Los Angeles, CA -Chris Ball, President and CEO of LA-based film production and distribution company Wrekin Hill Entertainment, and Joel Weinshanker, President and CEO of NECA Films, a division of NECA, announced today that Morgan Spurlock’s (SUPER SIZE ME) COMIC-CON EPISODE IV: A FAN’S HOPE will be released on DVD ($19.99 SRP) on July 10, 2012. The film will also be available in two Collectors Editions with figurines ($29.99SRP).
The two Collector’s Editions will contain the DVD alongside action figures of Stan Lee and Harry Knowles or Joss Whedon and Spurlock. This is the first time mega-director Whedon has been immortalized into action figure status… which will no doubt delight fans everywhere.

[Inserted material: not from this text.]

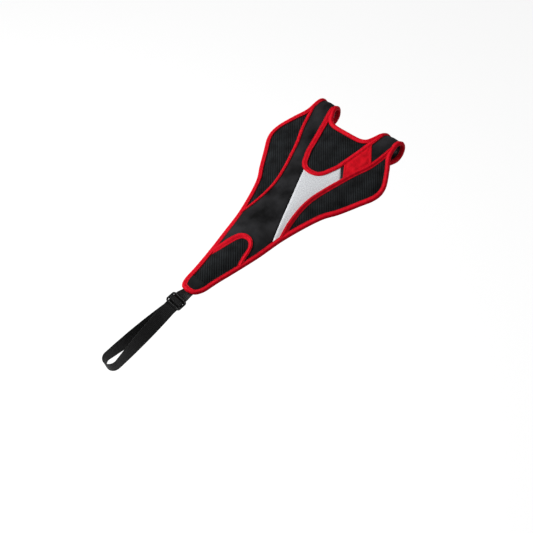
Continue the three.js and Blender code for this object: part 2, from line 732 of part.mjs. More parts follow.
// Rectangular patch of hook or loop tape on the underside of the lining
function fastenerPatch(middle, halfWidth, from, to, thickness) {
  const steps = 5;
  const [low, high] = [-LAYER_GAP - thickness, -LAYER_GAP];
  const rings = Array.from({ length: steps + 1 }, (_, i) => {
    const t = THREE.MathUtils.lerp(from, to, i / steps);
    const across = [-1, -0.33, 0.33, 1].map((s) => middle + s * halfWidth);
    const lowSide = across.map((x) => place(x, t, low));
    const highSide = across.map((x) => place(x, t, high)).reverse();
    return [...lowSide, ...highSide];
  });
  return sweep(rings);
}

// Materials
function fabric(color, roughness = 0.9) {
  return new THREE.MeshStandardMaterial({ color, roughness, metalness: 0 });
}
const SMOOTH_BLACK = fabric(0x262626, 0.85);
const BLACK_MESH = fabric(0x161616);
const RED_TAPE = fabric(0xd8101e, 0.7);
const SILVER_CLOTH = fabric(0xc9cbcd, 0.6);
const RED_LABEL = fabric(0xd01424, 0.75);
const LINING_CLOTH = fabric(0x1d1f22, 0.8);
const BLACK_WEBBING = fabric(0x101010, 0.75);
const BLACK_PLASTIC = fabric(0x1a1a1a, 0.45);
const BLACK_FASTENER = fabric(0x181818, 0.95);

// Assembly
const guard = new THREE.Group();

function add(name, geometry, material) {
  const mesh = new THREE.Mesh(geometry, material);
  mesh.name = name;
  guard.add(mesh);
  return mesh;
}

const SIDE_LINE = smoothLine(SIDE_SEAM);
const NECK_LINE_FULL = throughMiddle(smoothLine(NECK_SEAM));
const TAIL_LINE_FULL = smoothLine(TAIL_SEAM);

function wingShape(grow) {
  const seam = offsetLine(SIDE_LINE, grow);
  return [...seam, [FAR, seam.at(-1)[1]], [FAR, seam[0][1]]];
}

function neckShape(grow) {
  const line = offsetLine(NECK_LINE_FULL, grow).filter(([, t]) => t > NECK_AT + 2);
  const exit = [[ARM_INNER - 7, NECK_AT - 13], [ARM_INNER - 17, NECK_AT - 20]];
  return [...line, ...exit, ...mirrored(exit).reverse()];
}

function tailShape(grow) {
  const line = offsetLine(TAIL_LINE_FULL, -grow);
  const end = GUARD_LENGTH + 20;
  return [...line, [FAR, line.at(-1)[1]], [FAR, end], [-FAR, end], [-FAR, line[0][1]]];
}

function insetShape(grow) {
  const underNeck = offsetLine(smoothLine(NECK_SEAM), -INSET_UNDERLAP);
  const alongNeck = underNeck.filter(([, t]) => t > INSET_END[0][1] + INSET_CORNER);
  const alongSide = SIDE_LINE.filter(([, t]) => t > INSET_END[1][1] && t < INSET_LEFT[1][1] - CUTTING_MARGIN);
  const left = offsetLine(INSET_LEFT, grow);
  const end = offsetLine(INSET_END, -grow);
  return [left[0], ...alongNeck, ...end, ...alongSide, left[1]];
}

// The black cloth ahead of the silver inset, with the right arm
function rightArmShape() {
  const [[x0, t0], [x1, t1]] = INSET_END;
  const ahead = -2 * BAR_DIAMETER;
  return [[x0, ahead], [x0, t0], [x1, t1], [FAR, t1], [FAR, ahead]];
}

function cutPanels() {
  const space = cuttingSpace(-CUTTING_MARGIN, HEIGHT.panelTop + CUTTING_MARGIN);
  const region = (shape) => patternBlock(shape).intersect(space);
  const layer = toSolid(wholeLayer(HEIGHT.panelLow, HEIGHT.panelTop));
  const shapes = {
    right_wing_mesh: wingShape,
    left_wing_mesh: (grow) => mirrored(wingShape(grow)).reverse(),
    neck_mesh: neckShape,
    tail_mesh: tailShape,
  };
  let rest = layer;
  for (const [name, shape] of Object.entries(shapes)) {
    add(name, toGeometry(layer.intersect(region(shape(0)))), BLACK_MESH);
    rest = rest.subtract(region(shape(GAP)));
  }
  add('silver_inset', toGeometry(rest.intersect(region(insetShape(0)))), SILVER_CLOTH);
  const black = rest.subtract(region(insetShape(GAP)));
  const arm = patternBlock(rightArmShape());
  add('centre_panel', toGeometry(black.subtract(arm)), SMOOTH_BLACK);
  add('right_arm_panel', toGeometry(black.intersect(arm)), SMOOTH_BLACK);
}

cutPanels();
add('backing_lining', wholeLayer(0, HEIGHT.liningTop), LINING_CLOTH);
add('edge_binding', edgeBinding(), RED_TAPE);

const binding = bindingSpace();
const tapes = {
  right_seam_tape: SIDE_LINE,
  left_seam_tape: mirrored(SIDE_LINE),
  neck_seam_tape: NECK_LINE_FULL,
  tail_seam_tape: TAIL_LINE_FULL,
};
for (const [name, line] of Object.entries(tapes)) {
  add(name, toGeometry(seamTape(line).subtract(binding)), RED_TAPE);
}

function labelTab() {
  const layer = toSolid(wholeLayer(HEIGHT.trimLow, HEIGHT.trimLow + LABEL_THICKNESS));
  const shape = [LABEL_START[0], LABEL_START[1], LABEL_END[1], LABEL_END[0]];
  const space = cuttingSpace(-CUTTING_MARGIN, HEIGHT.trimLow + CUTTING_MARGIN);
  const label = layer.intersect(patternBlock(shape).intersect(space));
  return label.subtract(seamTape(SIDE_LINE, GAP)).subtract(seamTape(NECK_LINE_FULL, GAP));
}
add('label_tab', toGeometry(labelTab()), RED_LABEL);

function tailReinforcement() {
  const layer = toSolid(wholeLayer(HEIGHT.trimLow, HEIGHT.trimLow + REINFORCEMENT_THICKNESS));
  const [near, far] = [GUARD_LENGTH - REINFORCEMENT_LENGTH, GUARD_LENGTH];
  const half = TAIL_HALF_WIDTH + 8;
  const shape = [[-half, near], [half, near], [half, far], [-half, far]];
  return layer.intersect(patternBlock(shape)).subtract(binding);
}
add('tail_reinforcement', toGeometry(tailReinforcement()), SMOOTH_BLACK);

const ARM_MIDDLE = (ARM_OUTER + ARM_INNER) / 2;
const HOOK_FROM = BAR_END - ARM_SPAN - 2;
const HOOK_TO = ARM_TIP + BINDING_WIDTH + GAP;
const LOOP_FROM = ARM_JOIN_AT - 4;
for (const [side, name] of [[1, 'right'], [-1, 'left']]) {
  const middle = side * ARM_MIDDLE;
  const loop = fastenerPatch(middle, LOOP_HALF_WIDTH, LOOP_FROM, LOOP_FROM + LOOP_LENGTH, LOOP_THICKNESS);
  const hook = fastenerPatch(middle, HOOK_HALF_WIDTH, HOOK_FROM, HOOK_TO, HOOK_THICKNESS);
  add(`${name}_loop_patch`, loop, BLACK_FASTENER);
  add(`${name}_hook_patch`, hook, BLACK_FASTENER);
}

add('strap_webbing', webbing(), BLACK_WEBBING);
const slider = add('strap_slider', sliderGeometry(), BLACK_PLASTIC);
const sliderFrame = twistedFrame(SLIDER_TWIST);
const sliderBasis = new THREE.Matrix4().makeBasis(
  sliderFrame.across, sliderFrame.face.clone().cross(sliderFrame.across), sliderFrame.face,
);
slider.quaternion.setFromRotationMatrix(sliderBasis);
slider.position.copy(sliderPoint(0, 0));

export default guard;
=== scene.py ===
import math

import bmesh
import bpy
import numpy as np
from mathutils import Matrix, Vector
from mathutils.geometry import delaunay_2d_cdt


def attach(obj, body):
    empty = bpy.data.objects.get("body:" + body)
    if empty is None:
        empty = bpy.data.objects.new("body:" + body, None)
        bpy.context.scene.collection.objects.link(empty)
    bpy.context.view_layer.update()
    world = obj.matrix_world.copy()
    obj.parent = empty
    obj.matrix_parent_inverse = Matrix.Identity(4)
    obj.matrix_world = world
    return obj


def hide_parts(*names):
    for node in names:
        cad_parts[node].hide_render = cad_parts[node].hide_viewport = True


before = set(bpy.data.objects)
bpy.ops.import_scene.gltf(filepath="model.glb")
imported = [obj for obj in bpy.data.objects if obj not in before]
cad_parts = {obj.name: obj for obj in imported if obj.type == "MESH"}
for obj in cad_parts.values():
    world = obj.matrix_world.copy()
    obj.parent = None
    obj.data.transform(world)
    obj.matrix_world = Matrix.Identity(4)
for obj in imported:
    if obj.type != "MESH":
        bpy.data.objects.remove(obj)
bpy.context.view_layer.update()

MM = 0.001

# Camera, at the photograph's viewing angle
PHOTO_SIDE = 533
FOCAL_LENGTH_PX = 1522.1
CAMERA_AZIMUTH = math.radians(45.882)
CAMERA_ELEVATION = math.radians(44.636)
CAMERA_ROLL = math.radians(-3.029)
CAMERA_DISTANCE = 2854.9
LOOK_AT = np.array([36.43, -297.57, -124.12])

# The loops of the arms and of the webbing
ARM_LOOP_INSIDE = 31.8
STRAP_LOOP_INSIDE = 27.2
STRAP_LOOP_LEAN = math.radians(16.5)
STRAP_LOOP_CENTRE = np.array([0.0, -654.0, -117.5])

# Cloth and tape
LINING_TOP = 0.9
CLOTH_LOW = 1.0
CLOTH_TOP = 3.6
BINDING_WIDTH = 10.0
TAPE_WIDTH = 9.0
CLOTH_INSET = 1.8
ARM_CLEARANCE = 0.4
BINDING_THICKNESS = 1.0
LAYER_GAP = 0.5
GAP = 0.3

# Drape
LEAVE_ANGLE = math.radians(17.5)
TAIL_DROP = 86.0
WING_DROOP = 15.0
TAIL_DROOP = 3.0
DROOP_START = 85.0

# Finished outline
GUARD_LENGTH = 468.5
TAIL_HALF_WIDTH = 23.0
WAIST_HALF_WIDTH = 58.0
WAIST_AT = 265.0
WING_HALF_WIDTH = 140.3
WING_AT = 93.0
ARM_OUTER = 103.0
ARM_INNER = 61.0
ARM_MIDDLE = (ARM_OUTER + ARM_INNER) / 2
NECK_AT = 26.0
ARM_CORNER = 12.0

# Arms, which loop over and back, and fasten under the lining
ARM_TURN = math.radians(14)
ARM_SPAN = 57.0
ARM_JOIN_AT = 60.0
ARM_OVERLAP = 42.0
HOOK_THICKNESS = 1.3
LOOP_THICKNESS = 1.5
HOOK_HALF_WIDTH = 10.0
LOOP_HALF_WIDTH = 12.0
LOOP_LENGTH = 52.0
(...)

The Whedon/Spurlock special editions will be sold exclusively at Toys “R” Us stores nationwide. The products are part of a unique retail opportunity with Toys “R” Us and will be sold alongside other action items dedicated to Comic-Con 2012. The Lee/Knowles editions will be available at select stores and at online retailers. A third combo-pack from HeroClix with all four figures and the DVD will also be available in July at game stores nationwide ($29.99 SRP).
The DVD will include the following special features: Behind-the-Scenes Featurette, Deleted Scenes, Talent Interviews and Trailer. Fans will also be able to purchase the DVD and Collector’s Editions at Comic-Con International in San Diego (July 12-15).
COMIC-CON EPISODE IV: A FAN’S HOPE explores this amazing cultural phenomenon by following the lives of five attendees as they descend upon the ultimate geek mecca at San Diego Comic-Con 2010. One on one interviews with Comic-Con veterans who have turned their passions into professions include Stan Lee, Joss Whedon, Frank Miller, Kevin Smith, Matt Groening, Seth Rogen, Eli Roth and others are shared throughout the film along with up close and up front coverage of all the panels, parades, photos, costumes, crowds and camaraderie that make up one of the largest fan gatherings in the U.S. This film was released theatrically and on VOD in early April 2012.